First Lady of Mali
- In office 20 June 1960 – 19 November 1968
- President: Modibo Keïta
- Preceded by: Position created
- Succeeded by: Mariam Sissoko

Personal details
- Born: 1920 Bamako, French Sudan, French West Africa
- Died: 14 April 2014 (aged 93–94) Bamako, Mali
- Spouse: Modibo Keïta ​ ​(m. 1939; died 1977)​
- Occupation: Teacher

= Mariam Travélé =

Malian politician (1920–2014)

Mariam Travélé (1920 – 14 April 2014) was a teacher, politician and the first First Lady of Mali during the reign of the founding father of Mali, President Modibo Keita after independence. She was noted for her own involvement in the struggle for the independence.

== Background ==
Mariam was born in Bamako to Moussa Bleni Travélé, first class principal interpreter and author of a French-Bambara dictionary, and his wife Ajibiyé Mintieni. She had her primary education at the Bamako Girls' School from 1931 to 1935. She trained as a teaching instructor at the Foyer de Métisses in Bamako from 1935 to 1939 and earned teachers grade. Travélé and a fellow teacher at a rural school on the river Modibo Keita got married in September 1939. Travélé and her husband Keita worked in cities of French Sudan; Sikasso, Kabara, Timbuktu and Bamako.
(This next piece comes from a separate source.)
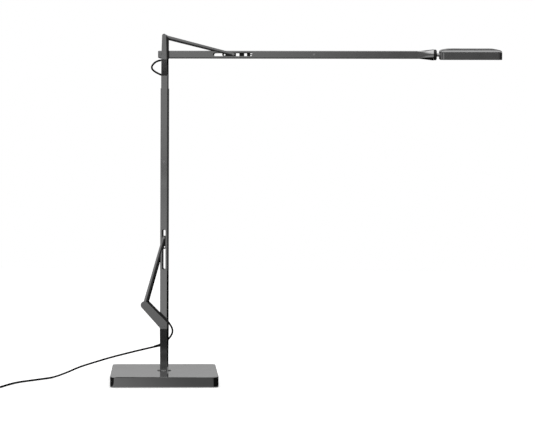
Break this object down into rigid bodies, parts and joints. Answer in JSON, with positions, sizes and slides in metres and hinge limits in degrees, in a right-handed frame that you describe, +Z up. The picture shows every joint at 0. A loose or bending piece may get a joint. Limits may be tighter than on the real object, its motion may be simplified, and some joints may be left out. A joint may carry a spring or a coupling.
{
  "type": "desk lamp",
  "caption": "Swing arm desk lamp: weighted rectangular base, swivelling channel post, two flat tubular arms with struts and sliders in slots, flat square light head, cord to a plug-in supply.",
  "frame": {"origin": "On the table under the swivel axis, at the middle foot pad.", "axes": "+Z up. The arms lie in the XZ plane with the light head along +X. The hinge pins run along Y."},
  "size_m": [0.8033, 0.2697, 0.5254],
  "materials": {
    "polished_casting": "dark grey polished plating, nearly a mirror",
    "polished_arm": "dark grey polished metallic coat",
    "bright_metal": "bright polished plating",
    "raw_iron": "raw sawn plate",
    "plated_steel": "zinc plated, dark",
    "spring_steel": "drawn spring wire",
    "bronze_bush": "sintered bronze",
    "brass_prong": "turned, bright",
    "bare_aluminium": "bare sheet",
    "black_plastic": "moulded black",
    "opal_plastic": "opal, satin",
    "clear_plastic": "clear acrylic",
    "circuit_board": "green solder mask",
    "led_phosphor": "yellow phosphor",
    "soft_rubber": "moulded black rubber",
    "black_cable": "satin black jacket"
  },
  "bodies": {
    "base": {"base_casting": "polished_casting", "base_ballast": "raw_iron", "bottom_cover": "black_plastic", "cover_screws": "plated_steel", "foot_pads": "soft_rubber", "swivel_bush": "bronze_bush", "cord_tube": "black_cable", "cord_coil": "black_cable", "cord_tail": "black_cable", "adapter_case": "black_plastic", "adapter_prongs": "brass_prong", "adapter_relief": "soft_rubber"},
    "post": {"swivel_collar": "polished_arm", "swivel_spindle": "plated_steel", "swivel_nut": "plated_steel", "shoulder_bracket": "polished_arm", "shoulder_pin": "plated_steel", "shoulder_trim": "black_plastic", "cord_relief": "soft_rubber", "shoulder_lead": "black_cable"},
    "lower_arm": {"lower_arm_tube": "polished_arm", "shoulder_knuckle": "black_plastic", "elbow_bracket": "polished_arm", "elbow_pin": "plated_steel", "elbow_trim": "black_plastic", "lower_spring": "spring_steel", "lower_spring_anchor": "plated_steel", "elbow_lead": "black_cable"},
    "lower_slider": {"lower_slider": "black_plastic", "lower_slider_pin": "plated_steel", "lower_spring_yoke": "black_plastic"},
    "lower_strut": {"lower_strut": "polished_arm", "lower_strut_pivot": "plated_steel"},
    "upper_arm": {"upper_arm_tube": "polished_arm", "elbow_bushes": "black_plastic", "upper_arm_cap": "polished_arm", "upper_spring": "spring_steel", "upper_spring_anchor": "plated_steel", "head_socket": "bright_metal"},
    "upper_slider": {"upper_slider": "black_plastic", "upper_slider_pin": "plated_steel", "upper_spring_yoke": "black_plastic"},
    "upper_strut": {"upper_strut": "polished_arm", "upper_strut_pivot": "plated_steel"},
    "nose": {"nose_ring": "black_plastic"},
    "head": {"ball_stem": "bright_metal", "head_frame": "polished_arm", "head_cover": "polished_arm", "head_screws": "plated_steel", "diffuser": "opal_plastic", "light_guide": "clear_plastic", "heat_spreader": "bare_aluminium", "led_board": "circuit_board", "led_chips": "led_phosphor", "dimmer_board": "circuit_board"},
    "button": {"touch_button": "black_plastic"}
  },
  "joints": [
    {"name": "swivel", "type": "hinge", "parent": "base", "child": "post", "pos_m": [0, 0, 0.016], "axis": [0, 0, 1], "range_deg": [-90, 90]},
    {"name": "shoulder", "type": "hinge", "parent": "post", "child": "lower_arm", "pos_m": [0, 0, 0.084], "axis": [0, 1, 0], "range_deg": [-15, 40], "deforming": ["shoulder_lead"]},
    {"name": "elbow", "type": "hinge", "parent": "lower_arm", "child": "upper_arm", "pos_m": [0, 0, 0.4945], "axis": [0, -1, 0], "range_deg": [-50, 25], "deforming": ["elbow_lead"]},
    {"name": "lower_slide", "type": "slide", "parent": "lower_arm", "child": "lower_slider", "axis": [0, 0, 1], "range_m": [-0.02864, 0.01075], "deforming": ["lower_spring"]},
    {"name": "lower_strut_pin", "type": "hinge", "parent": "lower_slider", "child": "lower_strut", "pos_m": [0, 0, 0.2177], "axis": [0, 1, 0], "range_deg": [-3.55, 9.3]},
    {"name": "upper_slide", "type": "slide", "parent": "upper_arm", "child": "upper_slider", "axis": [1, 0, 0], "range_m": [-0.02009, 0.01006], "deforming": ["upper_spring"]},
    {"name": "upper_strut_pin", "type": "hinge", "parent": "upper_slider", "child": "upper_strut", "pos_m": [0.1044, 0, 0.4945], "axis": [0, -1, 0], "range_deg": [-1.35, 2.6]},
    {"name": "head_roll", "type": "hinge", "parent": "upper_arm", "child": "nose", "pos_m": [0.4075, 0, 0.4945], "axis": [1, 0, 0], "range_deg": [-90, 90]},
    {"name": "head_tilt", "type": "hinge", "parent": "nose", "child": "head", "pos_m": [0.402, 0, 0.4945], "axis": [0, 1, 0], "range_deg": [-25, 25]},
    {"name": "dimmer_press", "type": "slide", "parent": "head", "child": "button", "axis": [0, 0.0628, -0.998], "range_m": [0, 0.0008], "stiffness_N_per_m": 250}
  ],
  "couplings": [
    {"joint": "lower_slide", "follows": "shoulder", "m_per_rad": -0.041},
    {"joint": "lower_strut_pin", "follows": "shoulder", "ratio": 0.23},
    {"joint": "upper_slide", "follows": "elbow", "m_per_rad": 0.023},
    {"joint": "upper_strut_pin", "follows": "elbow", "ratio": -0.05}
  ]
}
During the French colonial rule in the country, Travélé and Keita led the political struggle against the colonial masters. After the dismantling of the RDA sub-section located in Sikasso and the arrest of Modibo Keita by the French colonial administration, Travélé took over the section. In 1962, she chaired the Social Commission for Women, created in the same year with the support of the RDA.
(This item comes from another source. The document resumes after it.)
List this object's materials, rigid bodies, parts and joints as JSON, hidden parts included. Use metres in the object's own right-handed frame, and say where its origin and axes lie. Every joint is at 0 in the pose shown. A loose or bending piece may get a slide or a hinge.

After the military coup of November 19, 1968, which resulted in the imprisonment of Modibo Keita, First Lady Mariam Travélé also spent ten years in detention, including eight and a half years at the Sikasso gendarmerie. She was released on 1 January 1978, one year after the death of her husband, poisoned in 1977 during his detention in Bamako. She was not allowed to attend his funeral.

In 1991, when democracy returned, she was elected vice-president of the Sudanese Union – African Democratic Rally (US-RDA) party, which is now known as the Malian Union for the African Democratic Rally (UM-RDA) since 2010.